I had the Black Jack!
And how will the extra energy needed to spin the flywheel and carry its weight be offset by transferring its reduced spin to power the wheels? Sounds like perpetual motion to me.
The E-2A Navy airplane carried a drum data storage drive. It was big and heavy and turned at a high speed. When they test flew it the airplane wouldn’t turn because of the drum’s gyroscopic rigidity in space.
It’s not a ‘new’ technology. It has been used in the past. Switzerland used it to power trolleys and it has even been used in a Formula one racing engine. The process works and has worked. It seems just right for hybrid cars.........
They would still need to mount it like a gyro.
On rotating axis.
Those things will act like C4 in an accident.
They’re running them in F-1 and those boys wreck pretty hard.

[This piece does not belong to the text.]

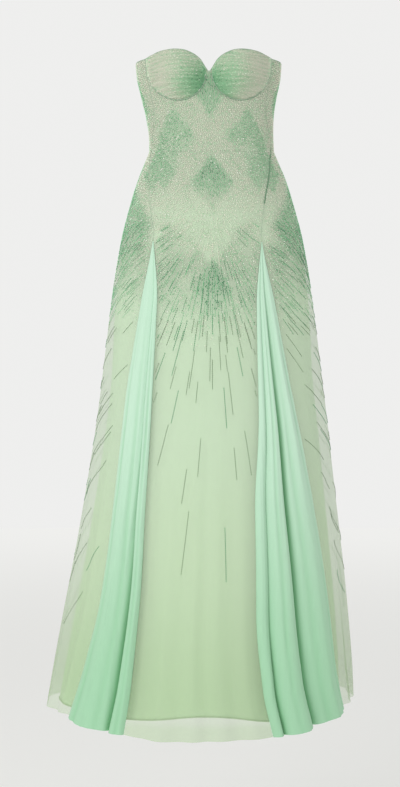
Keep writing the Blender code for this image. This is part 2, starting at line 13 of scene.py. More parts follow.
import bpy
from mathutils import Vector, noise
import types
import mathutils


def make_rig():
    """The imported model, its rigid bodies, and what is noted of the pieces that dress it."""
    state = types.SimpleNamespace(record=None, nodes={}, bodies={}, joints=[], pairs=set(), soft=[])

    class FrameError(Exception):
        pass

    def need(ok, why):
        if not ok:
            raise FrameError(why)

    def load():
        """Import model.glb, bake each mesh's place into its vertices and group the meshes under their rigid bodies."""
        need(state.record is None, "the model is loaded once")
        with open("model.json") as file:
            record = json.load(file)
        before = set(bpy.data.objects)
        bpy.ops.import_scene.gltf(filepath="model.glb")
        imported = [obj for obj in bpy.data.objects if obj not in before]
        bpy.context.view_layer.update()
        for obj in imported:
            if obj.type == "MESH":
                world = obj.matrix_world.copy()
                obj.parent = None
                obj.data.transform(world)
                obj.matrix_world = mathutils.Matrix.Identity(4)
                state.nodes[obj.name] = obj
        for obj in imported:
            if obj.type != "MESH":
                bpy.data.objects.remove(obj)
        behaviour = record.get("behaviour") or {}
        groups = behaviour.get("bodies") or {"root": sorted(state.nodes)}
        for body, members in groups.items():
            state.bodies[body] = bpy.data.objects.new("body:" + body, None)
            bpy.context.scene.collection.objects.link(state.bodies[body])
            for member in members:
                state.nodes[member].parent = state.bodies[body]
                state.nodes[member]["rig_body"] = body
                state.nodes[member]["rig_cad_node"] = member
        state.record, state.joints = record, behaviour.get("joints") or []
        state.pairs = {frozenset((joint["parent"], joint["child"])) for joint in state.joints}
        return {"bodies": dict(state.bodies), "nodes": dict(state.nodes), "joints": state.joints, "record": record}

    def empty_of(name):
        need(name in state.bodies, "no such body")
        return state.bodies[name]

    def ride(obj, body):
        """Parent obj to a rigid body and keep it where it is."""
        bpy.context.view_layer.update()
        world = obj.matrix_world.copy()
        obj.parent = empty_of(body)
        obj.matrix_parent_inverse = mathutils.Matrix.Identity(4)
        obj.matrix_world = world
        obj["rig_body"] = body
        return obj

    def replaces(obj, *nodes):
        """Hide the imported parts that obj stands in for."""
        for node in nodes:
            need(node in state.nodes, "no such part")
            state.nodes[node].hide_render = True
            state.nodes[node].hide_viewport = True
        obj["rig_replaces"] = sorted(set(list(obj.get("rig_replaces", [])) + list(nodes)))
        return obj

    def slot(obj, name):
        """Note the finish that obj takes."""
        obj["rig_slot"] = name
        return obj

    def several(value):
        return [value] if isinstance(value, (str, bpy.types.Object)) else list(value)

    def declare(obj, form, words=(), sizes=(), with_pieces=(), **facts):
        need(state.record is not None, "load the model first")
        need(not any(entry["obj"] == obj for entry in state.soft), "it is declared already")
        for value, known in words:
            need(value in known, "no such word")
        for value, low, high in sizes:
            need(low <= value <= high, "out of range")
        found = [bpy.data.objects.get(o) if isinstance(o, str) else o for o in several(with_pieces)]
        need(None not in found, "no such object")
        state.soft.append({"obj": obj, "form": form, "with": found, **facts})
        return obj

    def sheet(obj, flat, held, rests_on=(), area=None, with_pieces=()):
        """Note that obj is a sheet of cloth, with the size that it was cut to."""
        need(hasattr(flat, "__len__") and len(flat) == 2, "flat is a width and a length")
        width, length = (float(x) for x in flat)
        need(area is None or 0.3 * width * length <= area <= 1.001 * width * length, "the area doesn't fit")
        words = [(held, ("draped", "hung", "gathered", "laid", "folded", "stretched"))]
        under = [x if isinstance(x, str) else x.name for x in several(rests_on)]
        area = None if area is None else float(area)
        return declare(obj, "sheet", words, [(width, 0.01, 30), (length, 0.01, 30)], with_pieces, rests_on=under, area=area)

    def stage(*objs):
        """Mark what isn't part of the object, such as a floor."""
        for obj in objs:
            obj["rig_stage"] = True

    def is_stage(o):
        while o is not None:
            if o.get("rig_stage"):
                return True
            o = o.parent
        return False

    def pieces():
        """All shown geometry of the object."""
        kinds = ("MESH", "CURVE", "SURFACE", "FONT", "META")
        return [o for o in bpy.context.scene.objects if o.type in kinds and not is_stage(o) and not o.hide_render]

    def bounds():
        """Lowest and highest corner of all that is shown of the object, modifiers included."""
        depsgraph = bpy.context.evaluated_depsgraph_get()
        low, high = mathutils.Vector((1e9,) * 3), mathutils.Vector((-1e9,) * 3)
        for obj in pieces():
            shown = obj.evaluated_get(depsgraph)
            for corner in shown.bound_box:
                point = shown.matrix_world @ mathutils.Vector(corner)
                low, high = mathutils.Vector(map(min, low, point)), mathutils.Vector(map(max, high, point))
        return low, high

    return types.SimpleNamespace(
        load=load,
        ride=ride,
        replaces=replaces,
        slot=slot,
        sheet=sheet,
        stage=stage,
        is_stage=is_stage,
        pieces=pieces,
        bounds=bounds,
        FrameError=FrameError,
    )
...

Think of an electric DC motor, you have the rotor and the stator around it. Make the rotor flat and wide, and make the stator all-enclosing, not even a driveshaft protrudes. Then suck all the air out of the stator.
Apply electricity to spin that sucker up. Then remember that a DC motor is a DC generator, just depends on whether you’re adding electricity to create torque in the rotor, or using the rotor’s existing torque to create electricity.
People used to worry about the idea of driving a car that carries ten gallons of a highly flammable liquid.
The torque issues are real, no matter how the flywheel is oriented.
But equal counter-rotating wheels will address the issue fully, given a sturdy frame to connect them.
I wonder if a normally sealed unit - as sealed as most ordinary sealed units are in cars today, filled with some very slippery but dense liquid..
Accompanied by the repeal of the laws of physics that govern gyroscopes.
Oh, wait... it sounds sorta like that already (not as much cam lope). They did do a good job of making it read the engine speed through the cigarette lighter socket, though.
Just the newest version of this concept, I guess.
No wonder I am NOT an engineer in the field of fluid dynamics. Thanks for the reality check.
Since F-1 cars turn both left and right, I assume they have dealt with your concern.